— Begin —

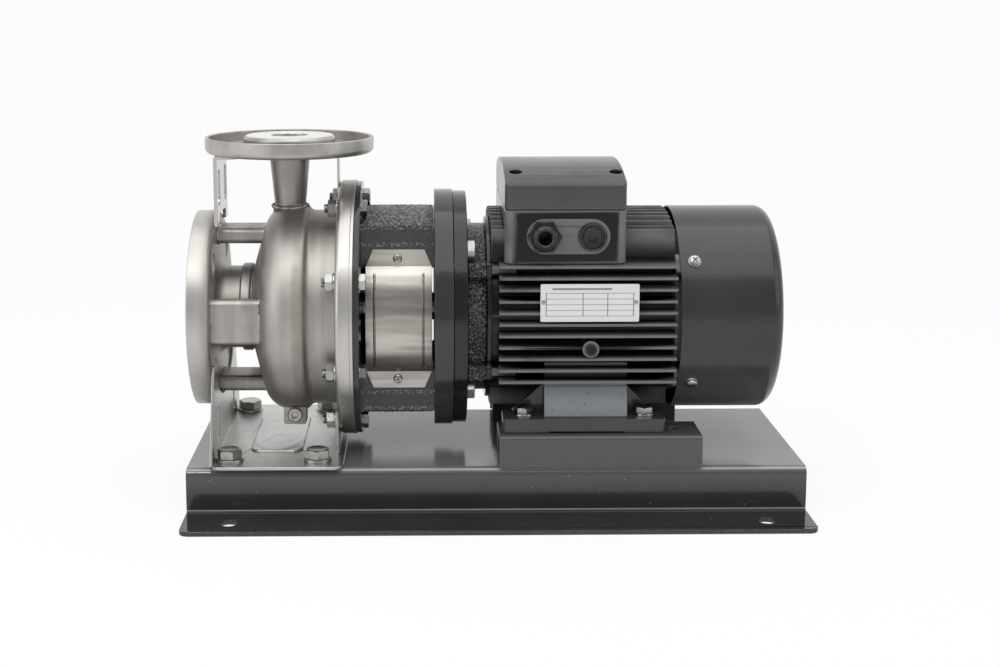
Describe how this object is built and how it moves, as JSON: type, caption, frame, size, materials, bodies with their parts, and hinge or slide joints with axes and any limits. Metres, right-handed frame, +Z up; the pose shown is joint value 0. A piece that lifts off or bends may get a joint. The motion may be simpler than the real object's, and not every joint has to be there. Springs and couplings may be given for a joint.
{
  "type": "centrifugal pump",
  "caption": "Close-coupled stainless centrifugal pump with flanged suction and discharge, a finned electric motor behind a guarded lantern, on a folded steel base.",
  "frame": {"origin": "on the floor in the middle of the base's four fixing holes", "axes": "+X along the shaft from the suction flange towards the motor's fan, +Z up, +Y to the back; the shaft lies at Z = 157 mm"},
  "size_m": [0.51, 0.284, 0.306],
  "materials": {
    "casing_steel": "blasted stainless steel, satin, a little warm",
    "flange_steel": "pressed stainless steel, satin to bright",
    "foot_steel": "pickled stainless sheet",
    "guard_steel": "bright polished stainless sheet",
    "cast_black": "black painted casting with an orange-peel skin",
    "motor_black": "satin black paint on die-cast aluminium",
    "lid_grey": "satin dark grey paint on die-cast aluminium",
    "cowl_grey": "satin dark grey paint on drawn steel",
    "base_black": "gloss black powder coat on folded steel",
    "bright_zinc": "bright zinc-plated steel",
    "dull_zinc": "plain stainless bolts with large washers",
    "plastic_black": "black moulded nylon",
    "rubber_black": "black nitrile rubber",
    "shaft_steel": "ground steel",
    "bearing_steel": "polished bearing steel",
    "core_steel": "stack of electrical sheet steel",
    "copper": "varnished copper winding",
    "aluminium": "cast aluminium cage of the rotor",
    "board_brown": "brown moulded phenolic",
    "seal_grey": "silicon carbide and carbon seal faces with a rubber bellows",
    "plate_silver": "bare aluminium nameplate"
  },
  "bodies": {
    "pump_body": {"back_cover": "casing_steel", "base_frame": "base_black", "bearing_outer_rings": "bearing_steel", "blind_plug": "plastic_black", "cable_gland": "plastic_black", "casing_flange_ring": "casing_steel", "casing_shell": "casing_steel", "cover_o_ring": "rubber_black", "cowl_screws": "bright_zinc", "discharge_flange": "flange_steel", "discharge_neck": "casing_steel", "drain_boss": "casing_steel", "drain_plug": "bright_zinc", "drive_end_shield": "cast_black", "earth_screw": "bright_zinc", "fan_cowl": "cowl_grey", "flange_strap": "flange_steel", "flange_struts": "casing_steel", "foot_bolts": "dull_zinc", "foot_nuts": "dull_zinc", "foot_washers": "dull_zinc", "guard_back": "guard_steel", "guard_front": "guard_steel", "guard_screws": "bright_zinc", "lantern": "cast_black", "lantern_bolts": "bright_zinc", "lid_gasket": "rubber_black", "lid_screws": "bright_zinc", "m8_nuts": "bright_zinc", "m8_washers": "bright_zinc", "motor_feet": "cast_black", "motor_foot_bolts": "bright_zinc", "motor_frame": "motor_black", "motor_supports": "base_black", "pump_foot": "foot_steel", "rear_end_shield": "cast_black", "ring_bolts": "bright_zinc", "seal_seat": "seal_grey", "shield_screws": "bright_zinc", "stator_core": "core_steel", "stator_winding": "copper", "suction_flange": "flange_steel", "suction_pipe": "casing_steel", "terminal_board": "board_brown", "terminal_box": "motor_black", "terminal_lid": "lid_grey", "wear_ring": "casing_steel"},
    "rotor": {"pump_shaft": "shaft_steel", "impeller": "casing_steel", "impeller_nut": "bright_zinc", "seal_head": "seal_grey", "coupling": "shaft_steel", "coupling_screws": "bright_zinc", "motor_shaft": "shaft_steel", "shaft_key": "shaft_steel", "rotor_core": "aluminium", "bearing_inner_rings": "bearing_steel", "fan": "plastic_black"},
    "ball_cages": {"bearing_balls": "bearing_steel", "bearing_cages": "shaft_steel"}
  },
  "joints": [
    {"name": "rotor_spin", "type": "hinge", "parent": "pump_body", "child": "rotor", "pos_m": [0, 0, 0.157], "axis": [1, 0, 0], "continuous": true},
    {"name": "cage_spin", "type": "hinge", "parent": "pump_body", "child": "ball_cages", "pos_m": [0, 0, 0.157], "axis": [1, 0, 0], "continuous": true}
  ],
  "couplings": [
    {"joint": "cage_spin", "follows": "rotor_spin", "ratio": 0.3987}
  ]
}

— End —

AIM.
Take the listing above and write it out again exactly.

RESPONSE TO THE EXERCISE.
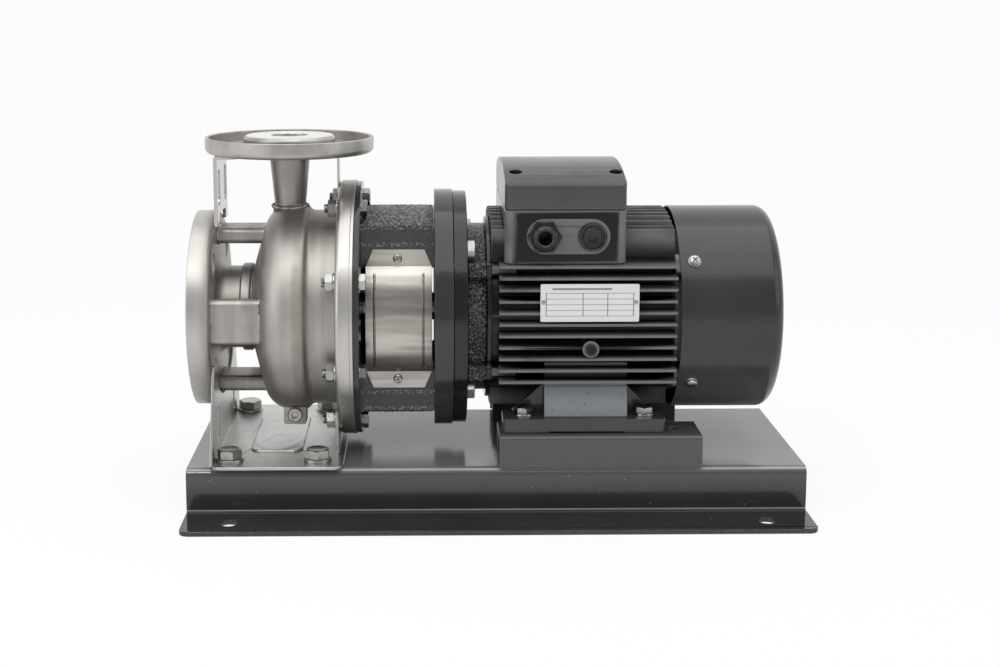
Describe how this object is built and how it moves, as JSON: type, caption, frame, size, materials, bodies with their parts, and hinge or slide joints with axes and any limits. Metres, right-handed frame, +Z up; the pose shown is joint value 0. A piece that lifts off or bends may get a joint. The motion may be simpler than the real object's, and not every joint has to be there. Springs and couplings may be given for a joint.
{
  "type": "centrifugal pump",
  "caption": "Close-coupled stainless centrifugal pump with flanged suction and discharge, a finned electric motor behind a guarded lantern, on a folded steel base.",
  "frame": {"origin": "on the floor in the middle of the base's four fixing holes", "axes": "+X along the shaft from the suction flange towards the motor's fan, +Z up, +Y to the back; the shaft lies at Z = 157 mm"},
  "size_m": [0.51, 0.284, 0.306],
  "materials": {
    "casing_steel": "blasted stainless steel, satin, a little warm",
    "flange_steel": "pressed stainless steel, satin to bright",
    "foot_steel": "pickled stainless sheet",
    "guard_steel": "bright polished stainless sheet",
    "cast_black": "black painted casting with an orange-peel skin",
    "motor_black": "satin black paint on die-cast aluminium",
    "lid_grey": "satin dark grey paint on die-cast aluminium",
    "cowl_grey": "satin dark grey paint on drawn steel",
    "base_black": "gloss black powder coat on folded steel",
    "bright_zinc": "bright zinc-plated steel",
    "dull_zinc": "plain stainless bolts with large washers",
    "plastic_black": "black moulded nylon",
    "rubber_black": "black nitrile rubber",
    "shaft_steel": "ground steel",
    "bearing_steel": "polished bearing steel",
    "core_steel": "stack of electrical sheet steel",
    "copper": "varnished copper winding",
    "aluminium": "cast aluminium cage of the rotor",
    "board_brown": "brown moulded phenolic",
    "seal_grey": "silicon carbide and carbon seal faces with a rubber bellows",
    "plate_silver": "bare aluminium nameplate"
  },
  "bodies": {
    "pump_body": {"back_cover": "casing_steel", "base_frame": "base_black", "bearing_outer_rings": "bearing_steel", "blind_plug": "plastic_black", "cable_gland": "plastic_black", "casing_flange_ring": "casing_steel", "casing_shell": "casing_steel", "cover_o_ring": "rubber_black", "cowl_screws": "bright_zinc", "discharge_flange": "flange_steel", "discharge_neck": "casing_steel", "drain_boss": "casing_steel", "drain_plug": "bright_zinc", "drive_end_shield": "cast_black", "earth_screw": "bright_zinc", "fan_cowl": "cowl_grey", "flange_strap": "flange_steel", "flange_struts": "casing_steel", "foot_bolts": "dull_zinc", "foot_nuts": "dull_zinc", "foot_washers": "dull_zinc", "guard_back": "guard_steel", "guard_front": "guard_steel", "guard_screws": "bright_zinc", "lantern": "cast_black", "lantern_bolts": "bright_zinc", "lid_gasket": "rubber_black", "lid_screws": "bright_zinc", "m8_nuts": "bright_zinc", "m8_washers": "bright_zinc", "motor_feet": "cast_black", "motor_foot_bolts": "bright_zinc", "motor_frame": "motor_black", "motor_supports": "base_black", "pump_foot": "foot_steel", "rear_end_shield": "cast_black", "ring_bolts": "bright_zinc", "seal_seat": "seal_grey", "shield_screws": "bright_zinc", "stator_core": "core_steel", "stator_winding": "copper", "suction_flange": "flange_steel", "suction_pipe": "casing_steel", "terminal_board": "board_brown", "terminal_box": "motor_black", "terminal_lid": "lid_grey", "wear_ring": "casing_steel"},
    "rotor": {"pump_shaft": "shaft_steel", "impeller": "casing_steel", "impeller_nut": "bright_zinc", "seal_head": "seal_grey", "coupling": "shaft_steel", "coupling_screws": "bright_zinc", "motor_shaft": "shaft_steel", "shaft_key": "shaft_steel", "rotor_core": "aluminium", "bearing_inner_rings": "bearing_steel", "fan": "plastic_black"},
    "ball_cages": {"bearing_balls": "bearing_steel", "bearing_cages": "shaft_steel"}
  },
  "joints": [
    {"name": "rotor_spin", "type": "hinge", "parent": "pump_body", "child": "rotor", "pos_m": [0, 0, 0.157], "axis": [1, 0, 0], "continuous": true},
    {"name": "cage_spin", "type": "hinge", "parent": "pump_body", "child": "ball_cages", "pos_m": [0, 0, 0.157], "axis": [1, 0, 0], "continuous": true}
  ],
  "couplings": [
    {"joint": "cage_spin", "follows": "rotor_spin", "ratio": 0.3987}
  ]
}